From the Land of Band Box Records

The Weavers

July 26, 2017

A Long Hard Road

The Weavers formed in 1948 in Greenwich Village, in New York City with members Ronnie Gilbert, Fred Hellerman, Pete Seeger and Lee Hays.  Seeger came from “The Almanac Singers” a activist group opposing the U.S. entry into World War II – mainly because the group were fellow travelers with Stalin’s Soviet Union.

When Germany and Russian clashed – the Almanacs did a prompt about face and began singing pro war songs – hmmmm…  They next became “The Weavers” – I was always a little surprised by their 1950’s commercial output such as “So Long Been Good To Know You” and “On Top of Old Smoky”, etc.  But the group explained that these songs provided them with additional opportunities to appear and spread the Soviet gospel.  Hays and Seeger had joined the American Communist Party.  Seeger didn’t cooperate and had sanctions placed on him by the House Committee on Un American Activities not the Joe McCarthy committee which investigated federal employees.

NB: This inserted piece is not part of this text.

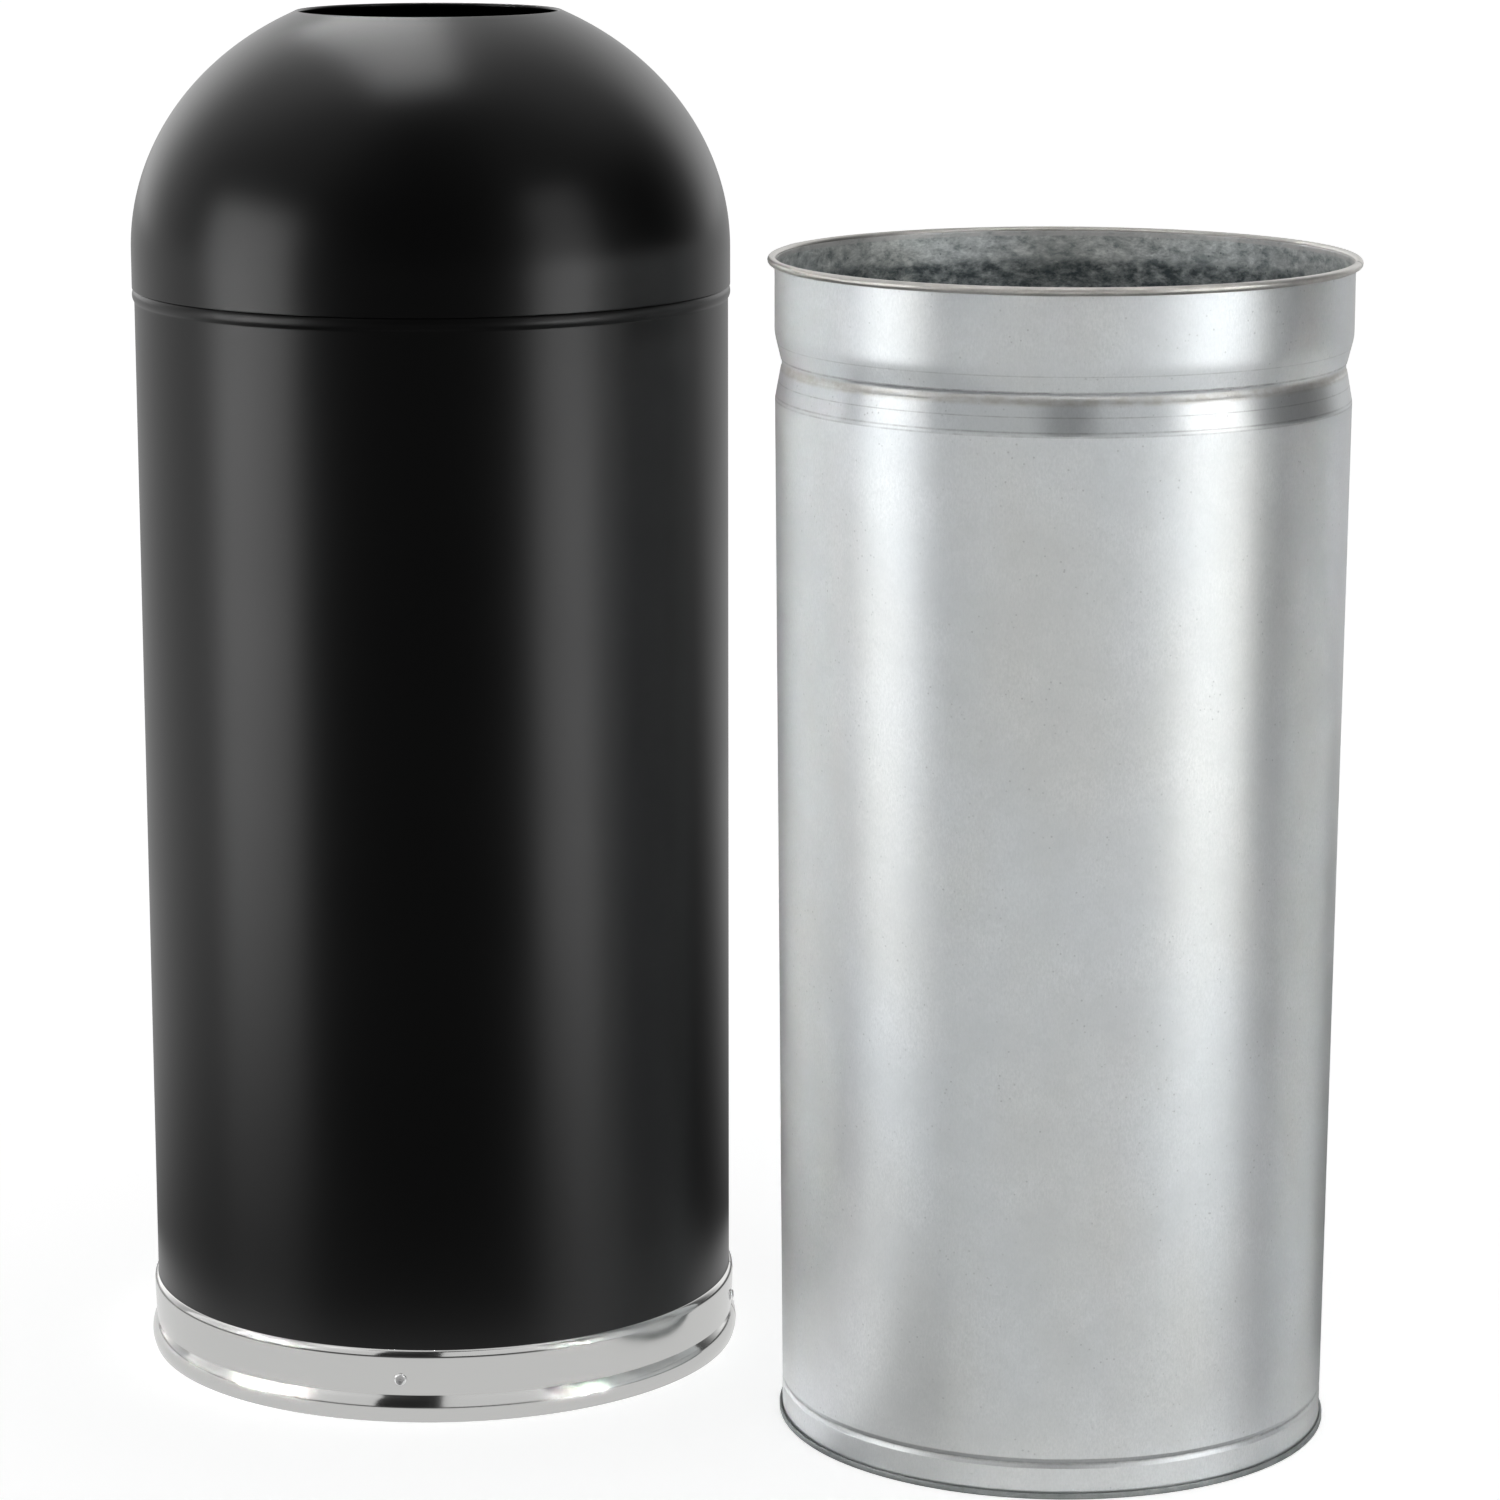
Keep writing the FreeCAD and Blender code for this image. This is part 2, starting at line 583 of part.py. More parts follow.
makeSheet()
pieces = [
    makeBodyShell(),
    makeFloorPan(),
    makeBaseRing(),
    makeRivets(),
    makeDome(),
    makeLinerWall(),
    makeRimWire(),
    makeLinerBottom(),
]
doc.recompute()
checkModel(pieces)
writeParts(pieces)
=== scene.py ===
import json
import math
import bmesh
import bpy
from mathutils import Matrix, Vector

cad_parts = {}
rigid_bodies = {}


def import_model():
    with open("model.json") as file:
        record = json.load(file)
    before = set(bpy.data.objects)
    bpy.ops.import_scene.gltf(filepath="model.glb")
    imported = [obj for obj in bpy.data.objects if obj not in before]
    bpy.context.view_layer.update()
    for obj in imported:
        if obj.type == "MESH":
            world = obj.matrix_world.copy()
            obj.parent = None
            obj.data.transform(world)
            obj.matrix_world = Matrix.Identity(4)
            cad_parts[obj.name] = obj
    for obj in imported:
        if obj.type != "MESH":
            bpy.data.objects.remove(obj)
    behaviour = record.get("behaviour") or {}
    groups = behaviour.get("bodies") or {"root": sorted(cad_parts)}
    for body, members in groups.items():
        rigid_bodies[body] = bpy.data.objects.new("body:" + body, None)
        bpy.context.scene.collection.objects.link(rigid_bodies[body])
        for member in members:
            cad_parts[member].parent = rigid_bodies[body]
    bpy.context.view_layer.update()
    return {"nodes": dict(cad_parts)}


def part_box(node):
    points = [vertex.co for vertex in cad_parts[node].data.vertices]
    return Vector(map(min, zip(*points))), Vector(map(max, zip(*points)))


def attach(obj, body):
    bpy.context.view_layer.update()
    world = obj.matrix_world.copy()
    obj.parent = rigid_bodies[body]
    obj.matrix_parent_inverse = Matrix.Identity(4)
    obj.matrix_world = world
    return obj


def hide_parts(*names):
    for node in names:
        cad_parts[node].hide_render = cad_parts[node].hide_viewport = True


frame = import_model()
print("frame loaded:", ", ".join(sorted(frame["nodes"])))

mm = 0.001
scene = bpy.context.scene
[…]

All of the Weavers experienced denunciation and it cost them their recording contract with Decca Records.

Hays (who composed at times as Lee Hayes)  had also co-composed the hit “If I Had a Hammer”.  He was in a children’s songs group called “The Baby Sitters” along with actor and singer Alan Arkin in 1958.  Fortunately for Hays he was able to survive lean times via royalties realized from “If I Had a Hammer” think Peter, Paul and Mary.  Hays also composed the song “Joe Hill” which was performed and made famous by Joan Baez at the Woodstock Festival in 1969 and captured on the resulting long play.

Later, Peter Darling would take Seeger’s place in the group.  He would go on to form “The Rooftop Singers”.  He came from “The Tarriers” a group which included Alan Arkin.  Arkin’s parents were both suspected of being Communists which cost his father David his job.  He was vindicated only after his death.

Pete Seeger composed the Byrds’ hit “Turn, Turn, Turn”, and  “Where Have All the Flowers Gone” (Kingston Trio).

Ronnie Gilbert was born in September of 1926 in Brooklyn Ruth Alice Gilbert and passed away on June 6th of 2015 at the age of 88.  She was an activist from the start being raised by Jewish parents from an Eastern Block country.  She protested and remained active by performing for causes into her 80’s.

Fred Hellerman was born in May of 1927 in Brooklyn, New York.  He was also very embroiled in leftist causes – and was the last Weaver to pass away on September 1st, 2016 at age 89.

Seeger was born in May of 1919 in Patterson, New York and died on January 27th, 2014.  Hays was born in March of 1914 in Little Rock, Arkansas and died on August 26th, 1981 at age 67.

Erik Darling and Alan Arkin with the Tarriers

Erik Darling with The Rooftop Singers

One Comment

  1. In the body of the article you refer to David Darling, but correctly identify him as Erik in the album pictures.

    Another one of my accidental brushes with celebrity: in 1958, I went to Ted Mack Camp (yes, he of the Original Amateur Hour, as big a deal in its time as America’s Got Talent in the current century). In camp that summer were a couple of the Guiffuni family, a large brood from Providence, RI, whose brother, Vince Martin (stage name, of course), was in The Tarriers. While Martin came to visit once, the rest of the group did not. (Parenthetically, also in camp that summer were Bruce Vilanch, who became Bette Midler’s right hand music man; Dick Caruso, whose “If I” on MGM was a small doo-wop hit in 1958; and Kirsten Falke, who along with her sister Leslie were a folk act on RCA in the 1950s [under a stage name which I forget], but who briefly became better known as someone caught up in the quiz show scandals who didn’t follow her script and actually won her round!).

    I can’t believe the long-unused brain cells your blog tickles that bring back all these weird memories I haven’t thought of in decades!